Nicaragua. Crazy. I’d like for these photos to do the talking but I should probably tell you a little about it. We had an awesome time; it’s always so wonderful to me to get out of the country and go somewhere new, different, culturally unfamiliar and just throw myself into it. Nicaragua certainly allowed for that and then some.

We spent a few days, including Christmas, in Granada which is a largish city on the shore of Lake Nicaragua. We wandered the crazy streets, avoiding traffic, hopping between avenues, marvelling at the painted facades of every single building and house.
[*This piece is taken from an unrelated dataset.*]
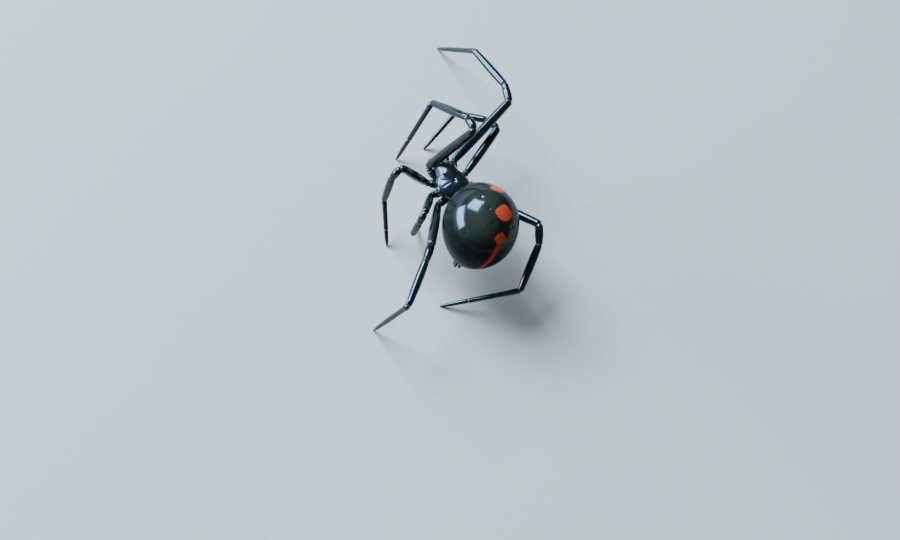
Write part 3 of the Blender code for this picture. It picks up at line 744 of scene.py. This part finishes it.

The colour of that city was immense.

The main square, or parque central, was somewhat of a hub, with the giant yellow cathedral bearing over everything. There was a small comedor (little outdoor eatery) in each corner, where I tried my first vigorón and the best gallo pinto I had the entire trip. Don’t worry, I’ll be posting separately about some of the amazing food we ate. It’s too much to squeeze in here!
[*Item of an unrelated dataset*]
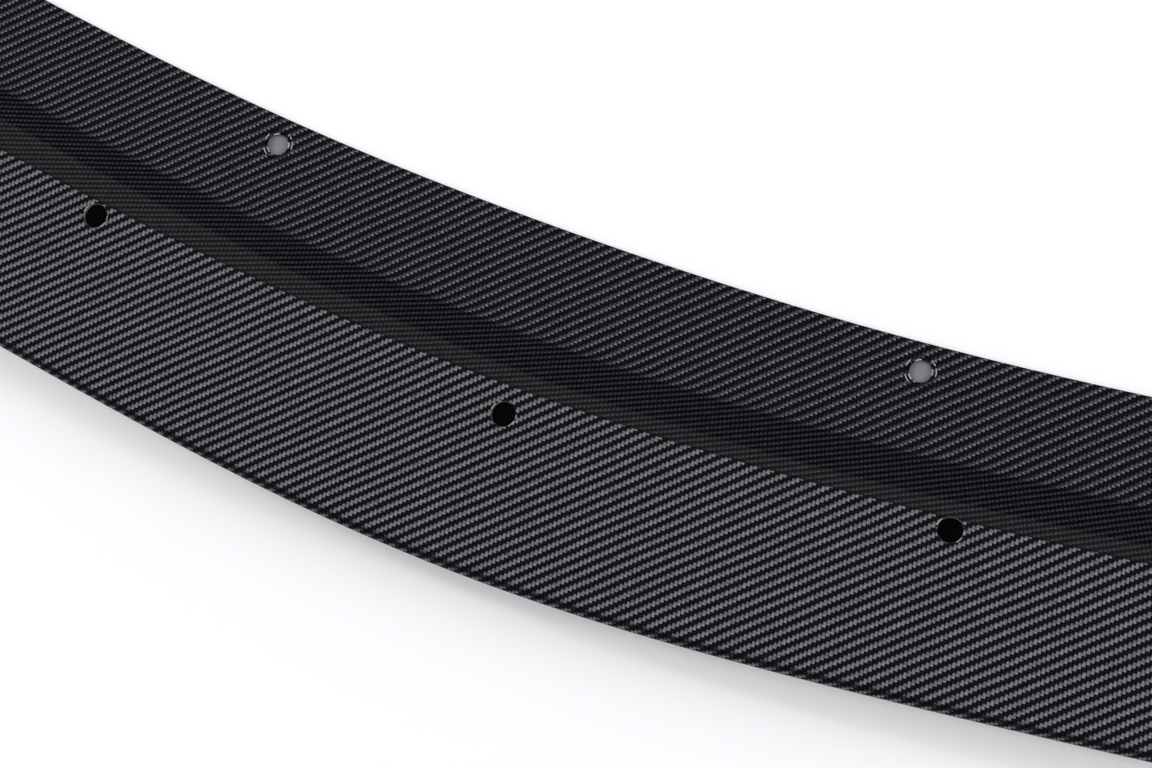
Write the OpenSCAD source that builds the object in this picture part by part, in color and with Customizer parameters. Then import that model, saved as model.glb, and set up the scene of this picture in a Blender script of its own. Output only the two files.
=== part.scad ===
// Front splitter lip, moulded in one piece as a thin laminate panel.
// A flat blade runs along the front, a sloping wall steps down behind it,
// and a flat flange lies along the back. The whole section follows one
// curve in plan: a rounded nose, two swept arms and two turned corners.
// The origin is on the middle of the flange's underside, on the centreline.
// X runs along the lip, Y to the back and Z up.

/* [Blade] */
// Depth of the blade at the middle, from its front edge to the crease
blade_mid = 117.5; // [90:0.5:150]
// Depth of the blade out along the arms and round the corners
blade_side = 109; // [90:0.5:150]
// Distance along the lip over which the extra depth at the middle fades
mid_fade = 240; // [120:10:400]

/* [Step wall] */
// Height of the blade's face above the flange's face
step_h = 53; // [35:1:80]
// Distance that the sloping wall runs back
wall_run = 41; // [25:1:60]

/* [Rear flange] */
// Depth of the flange at the middle, from the wall to its rear edge
flange_mid = 70; // [50:0.5:90]
// Depth of the flange out along the arms and round the corners
flange_side = 64.5; // [50:0.5:90]

/* [Plan curve] */
// Angle in degrees that the arms sweep back at
arm_sweep = 11.4; // [5:0.1:18]
// Half width of the rounded nose that joins the arms
nose_half_w = 415; // [250:5:600]
// Distance from the centreline to the start of each corner
corner_x = 530; // [460:10:620]
// Radius of each corner along the crease
corner_r = 270; // [220:10:360]
// Angle in degrees that each corner turns through
corner_turn = 60; // [30:1:65]
// Length of the straight wing that runs on past each corner
wing_len = 60; // [20:5:150]

/* [Laminate] */
// Thickness of the moulded skin
skin_t = 2.5; // [1.5:0.1:4]
// Inside radius of the bend along the crease
crease_in_r = 1; // [0.5:0.5:5]
// Radius of the fillet in the face at the foot of the wall
foot_r = 9; // [4:0.5:14]
// Inside radius of the rolled front edge
front_in_r = 3.5; // [2:0.5:7]
// Height of the straight return below the rolled front edge
front_return = 6; // [2:0.5:20]

/* [Blade holes] */
// Diameter of the fixing holes through the blade
blade_hole_d = 15.4; // [8:0.2:16]
// Width of the broken edge round each blade hole
blade_hole_chamfer = 0.6; // [0.2:0.1:1]
// Distance from the crease forward to the centre of the middle hole
mid_hole_set = 17.5; // [14:0.5:60]
// Distance along the lip from the middle to the left hole
left_hole_run = 296; // [200:1:420]
// Distance from the crease forward to the centre of the left hole
left_hole_set = 8.9; // [8:0.1:60]
// Distance along the lip from the middle to the right hole
right_hole_run = 275; // [200:1:420]
// Distance from the crease forward to the centre of the right hole
right_hole_set = 6.5; // [6:0.5:60]
// Distance along the lip from the middle to the hole in each corner
corner_hole_run = 600; // [500:5:700]
// Distance from the crease forward to the centre of each corner hole
corner_hole_set = 14; // [12:0.5:60]

/* [Flange holes] */
// Diameter of the fixing holes through the flange
flange_hole_d = 13.8; // [6:0.2:16]
// Distance from the flange's rear edge to the hole centres
flange_hole_edge = 18; // [12:0.5:30]
// Distance along the lip from the middle to the inner flange holes
inner_hole_run = 231; // [120:1:320]
// Distance along the lip from the middle to the outer flange holes
outer_hole_run = 640; // [420:5:720]
// Diameter of the shallow spot face round each flange hole
spot_d = 21; // [18:0.5:24]
// Depth of the spot face
spot_depth = 0.4; // [0.2:0.1:0.8]

/* [Hidden] */

// Height of the flange's face and of the blade's face above the underside
flange_top = skin_t;
blade_top = skin_t + step_h;
// Outside radii of the crease and of the rolled edge, and the rim's height
crease_r = crease_in_r + skin_t;
front_r = front_in_r + skin_t;
rim_z = blade_top - front_r - front_return;
// Angle that the wall drops at, and how far back of the crease the origin is
wall_angle = atan(step_h / wall_run);
origin_back = wall_run + flange_mid / 2;
// Length of each corner along the crease
corner_len = corner_r * corner_turn * PI / 180;
// Steps along each half of the middle, round each corner, along each wing
// and round each bend of the section
mid_steps = 16;
corner_steps = 16;
wing_steps = 2;
roll_steps = 6;
crease_steps = 4;
foot_steps = 7;
// Sides of the drilled holes, and how far a cutter runs past the skin
hole_fn = 64;
cut_over = 5;

// Angle turned inside the corner at a distance run along the lip
function corner_angle(run) =
    min(max(0, abs(run) - corner_x) / corner_len, 1) * corner_turn;
function wing_run(run) = max(0, abs(run) - corner_x - corner_len);

// Plan of the crease: a hyperbola for nose and arms, to which each corner
// adds an arc and each wing a straight line
function plan_x(run) =
    let (turn = corner_angle(run))
    sign(run) * (min(abs(run), corner_x) + corner_r * sin(turn)
                 + wing_run(run) * cos(turn));
function nose_share(run) = plan_x(run) / nose_half_w;
function plan_y(run) =
    let (turn = corner_angle(run))
    nose_half_w * tan(arm_sweep) * (sqrt(1 + pow(nose_share(run), 2)) - 1)
    + corner_r * (1 - cos(turn)) + wing_run(run) * sin(turn);
function plan_slope(run) =
    tan(arm_sweep) * nose_share(run) / sqrt(1 + pow(nose_share(run), 2))
    + sign(run) * tan(corner_angle(run));

// Point at a run along the lip, a distance back from the crease and a height
function lip_point(run, back, height) =
    let (turn = atan(plan_slope(run)))
    [plan_x(run) - back * sin(turn),
     plan_y(run) + back * cos(turn) - origin_back,
     height];

// Depths of blade and flange, a little deeper at the middle
function mid_share(run) = exp(-pow(run / mid_fade, 2));
function blade_depth(run) = blade_side + (blade_mid - blade_side) * mid_share(run);
function flange_depth(run) = flange_side + (flange_mid - flange_side) * mid_share(run);

// Arc of face points: distance back, height and the angle the face looks at
function arc(centre, radius, from, to, steps, inside = false) =
    [for (i = [0:steps])
        let (a = from + (to - from) * i / steps)
        [centre[0] + radius * cos(a), centre[1] + radius * sin(a), inside ? a + 180 : a]];

// Upper face of the section from the front rim to the rear edge
function section_face(run) =
    let (front = -blade_depth(run),
         crease_cut = crease_r * tan(wall_angle / 2),
         foot_cut = foot_r * tan(wall_angle / 2))
    concat(
        [[front, rim_z, 180]],
        arc([front + front_r, blade_top - front_r], front_r, 180, 90, roll_steps),
        arc([-crease_cut, blade_top - crease_r], crease_r, 90, 90 - wall_angle, crease_steps),
        arc([wall_run + foot_cut, flange_top + foot_r], foot_r,
            -90 - wall_angle, -90, foot_steps, inside = true),
        [[wall_run + flange_depth(run), flange_top, 90]]);

// Closed section: the upper face, then the underside one skin below it
function section_loop(run) =
    let (face = section_face(run), last = len(face) - 1)
    concat(
        [for (p = face) lip_point(run, p[0], p[1])],
        [for (i = [last:-1:0])
            let (p = face[i])
            lip_point(run, p[0] - skin_t * cos(p[2]), p[1] - skin_t * sin(p[2]))]);

// Runs of the sections outside the middle, then all from left end to right
side_runs = concat(
    [for (i = [1:corner_steps]) corner_x + corner_len * i / corner_steps],
    [for (i = [1:wing_steps]) corner_x + corner_len + wing_len * i / wing_steps]);
runs = concat(
    [for (i = [len(side_runs) - 1:-1:0]) -side_runs[i]],
    [for (i = [-mid_steps:mid_steps]) corner_x * i / mid_steps],
    side_runs);

// Bent panel, skinned from section to section and closed at both ends
module panel() {
    loops = [for (r = runs) section_loop(r)];
    n = len(loops[0]);
    half = n / 2;
    last = len(loops) - 1;
    sides = [for (j = [0:last - 1], i = [0:n - 1])
        let (a = j * n + i, b = j * n + (i + 1) % n)
        each [[a, b, a + n], [b, b + n, a + n]]];
    left_end = [for (i = [0:half - 2])
        each [[i, n - 1 - i, i + 1], [i + 1, n - 1 - i, n - 2 - i]]];
    right_end = [for (f = left_end) [for (k = [2:-1:0]) f[k] + last * n]];
    polyhedron(
        points = [for (l = loops) each l],
        faces = concat(sides, left_end, right_end));
}

// Cutter for a drilled hole with a wider ring sunk into the face above it
module hole_cut(run, back, face_z, hole_d, ring_d, ring_depth, tapered) {
    translate(lip_point(run, back, face_z)) {
        translate([0, 0, -skin_t - cut_over])
            cylinder(h = skin_t + 2 * cut_over, d = hole_d, $fn = hole_fn);
        translate([0, 0, -ring_depth])
            cylinder(h = ring_depth + (tapered ? 0 : cut_over),
                     d1 = tapered ? hole_d : ring_d, d2 = ring_d, $fn = hole_fn);
    }
}

module blade_hole(run, set) {
    hole_cut(run, -set, blade_top, blade_hole_d,
             blade_hole_d + 2 * blade_hole_chamfer, blade_hole_chamfer, true);
}

module flange_hole(run) {
    hole_cut(run, wall_run + flange_depth(run) - flange_hole_edge, flange_top,
             flange_hole_d, spot_d, spot_depth, false);
}

module splitter_lip() {
    color("#1d1f24")
        difference() {
            panel();
            blade_hole(0, mid_hole_set);
            blade_hole(-left_hole_run, left_hole_set);
            blade_hole(right_hole_run, right_hole_set);
            for (side = [-1, 1]) {
                blade_hole(side * corner_hole_run, corner_hole_set);
                flange_hole(side * inner_hole_run);
                flange_hole(side * outer_hole_run);
            }
        }
}

splitter_lip();
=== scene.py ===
# %% [markdown]
# # A front splitter lip in carbon laminate
# The lip runs along the bottom edge of a car's nose. It is one thin moulded panel: a flat blade
# in front, a wall that steps down behind it and a flat flange that it is fixed by. Everything
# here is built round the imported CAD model, which is loaded first and never moved.

import bpy
import numpy as np
from mathutils import Matrix, Vector


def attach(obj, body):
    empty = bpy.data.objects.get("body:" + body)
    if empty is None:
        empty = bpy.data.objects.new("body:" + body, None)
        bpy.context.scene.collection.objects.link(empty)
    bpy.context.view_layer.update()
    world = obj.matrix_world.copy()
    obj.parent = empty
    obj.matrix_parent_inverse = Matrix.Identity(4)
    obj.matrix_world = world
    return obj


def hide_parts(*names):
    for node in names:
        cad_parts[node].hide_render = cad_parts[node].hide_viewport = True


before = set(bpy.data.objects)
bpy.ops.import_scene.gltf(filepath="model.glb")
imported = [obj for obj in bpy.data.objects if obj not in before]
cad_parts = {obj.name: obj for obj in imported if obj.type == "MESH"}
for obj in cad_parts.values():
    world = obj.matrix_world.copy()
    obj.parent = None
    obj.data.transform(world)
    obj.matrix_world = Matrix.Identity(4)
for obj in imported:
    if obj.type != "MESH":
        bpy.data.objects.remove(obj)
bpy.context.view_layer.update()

# %% [markdown]
# ## Four helpers
# Colours are written as sRGB hex values, as a maker would read them off a sample card, and the
# shader wants linear light, so one function turns them. Node trees are long lists of nodes with
# their settings and links, so one small function adds a node of any kind and joins it up. The
# last two put an object in the scene and start an empty finish.

# %% Helpers
MM = 0.001
# The kinds of node that come up most
MATH, VECTOR_MATH, MIX = "ShaderNodeMath", "ShaderNodeVectorMath", "ShaderNodeMix"
MAP_RANGE, STORE = "ShaderNodeMapRange", "GeometryNodeStoreNamedAttribute"
STORED = "GeometryNodeInputNamedAttribute"


def linear(hex_colour):
    """Linear RGBA of an sRGB hex colour."""
    parts = [int(hex_colour[i:i + 2], 16) / 255 for i in (1, 3, 5)]
    return [c / 12.92 if c <= 0.04045 else ((c + 0.055) / 1.055) ** 2.4 for c in parts] + [1.0]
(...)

On Christmas Day we went on a crazy bike ride on the worst road I’ve ever attempted to cycle on, out to a peninsular jutting into Lake Nicaragua. The bumping over human-sized potholes and rocks, heat and dust gave me blisters and bruises in places you don’t want to think about! The picture below was taken on the extremely well-paved road that led to the crazy road…

From Granada, we took the most insane two hour bus ride down to Isla de Ometepe, an island in the middle of Central America’s largest lake, which is home to not one, but two active volcanoes.
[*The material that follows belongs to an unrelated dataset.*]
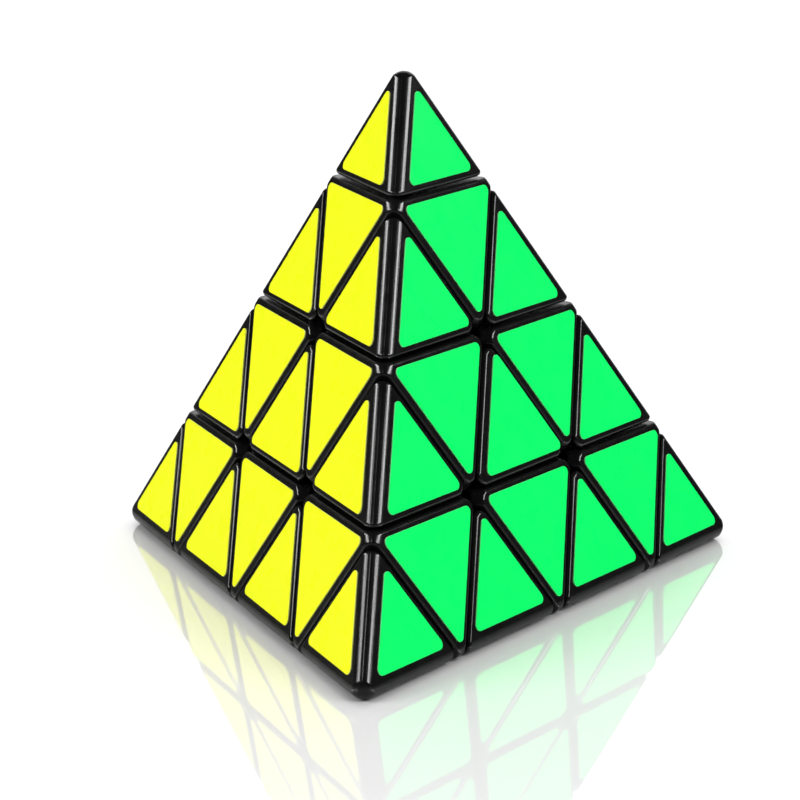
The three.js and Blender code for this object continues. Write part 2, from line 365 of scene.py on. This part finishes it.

I’m not sure I can capture that bus ride but imagine this: old American school bus, packed so full that the entire aisle is full of people standing; bags, packages, carts being thrown onto the roof; a guy hanging off the back door so he can usher people on and off; being made to randomly change buses halfway through our journey and scrambling to grab our backpacks and hop on the bus behind us; a loud, awful Chinese-dubbed-in-Spanish film blaring throughout the journey; sitting, then standing; then sitting, depending on who was getting on and off; climbing over people; playing peek-a-boo with a baby who’d been screaming the bus down; heat; dust; shouting; countryside whizzing by. Yes. You get the picture.

Finally we got on a boat and headed out to that island I was talking about.

Ometepe was such relative peace and tranquilty after Granada and that bus ride. We stayed at a place called Finca Magdalena, a farm cooperative run by 24 families, producing organic coffee, corn, beans, rice, plantains, milk and vegetables, all of which were served as part of their daily menu.

We thought we’d stay forever, yet after a couple of days and a 10km scramble (on hands and knees sometimes, in the mud, sliding on our bums multiple times) up an active, steaming volcano, we decided to move on.

Onwards to the Pacific coast and San Juan del Sur for an unplanned pit stop and day at the beach, before marching onwards to León, our final destination.

Luxury awaited us in León – our only accommodation splurge of the trip – in a beautiful colonial mansion amidst the craziness of León’s streets. The proclaimed university town of Nicaragua was relatively student-free since it was the holidays, which was a shame but the buzz of the city was still apparent and it was our favourite city by far. So many bright, colourful buildings, crumbling and old but full of character and stature. Dusk and early morning were our favourite times to wander the streets in the relative calm before the storm of daytime hubbub or nighttime hawkers and food vendors that crowded the streets.

Nowhere was Nicaragua’s violent history recounted and honoured more than in León with statues, stark monuments, street art, tiny museums and brazen yellow plaques and pillars remembering the fallen Sandinistas whenever you turned a corner.

On our last couple of days I tried to think of three words to sum up the whole trip and these are them:




We knew Nicaragua was poor before we went, of course, but I don’t think that either of us was truly prepared for the level of poverty that we’d be experiencing. Stray animals, crazy-hectic streets and a lack of hygiene, yes. But also a complete lack of good infrastructure that made it so hard to get around and figure things out. Then there was the begging, which was not like anything I’ve experienced. I’ve travelled through South America and South-East Asia – Bolivia and Indonesia standing out as the two most obviously “third world” of the countries I visited – but we just weren’t prepared for some of what Nicaragua had to throw at us.

When a dirty, barefooted eight year old girl comes up to you while you’re eating your breakfast at the local fritanga and asks you straight out to give her your breakfast, with her hand outstretched, it does something to you. It has an impact. When you see her brothers sitting on the park bench behind her sniffing glue at 8.00 a.m. and waiting, hovering, like vultures for you to finish so that they can swoop on the leftovers you were too full to eat, well, that does something to you as well.

So, yes, it was hard (by the way, the cynics amongst you will enjoy this). We had to readjust our expectations a few times. What did we want to get out of this trip? What was realistic to expect? We did a good job of readjusting and adapting. We made it our trip. Ultimately, we had a really great time and enjoyed it. Nicaragua is an amazing country.

Dan and I took it all in together, which was new and fun, since we realised that we’ve never actually been on holiday together just the two of us, without anyone else we know involved. We had each other to measure our reactions by, and to temper them. We felt lucky, on many occasions, for all that we have in the United States and all that we were lucky enough to be brought up with. We had someone else to turn to while looking at a stunning view and say, “how flipping cool” and someone else to enjoy litre after litre of Toña beer with. That’s pretty awesome if you ask me.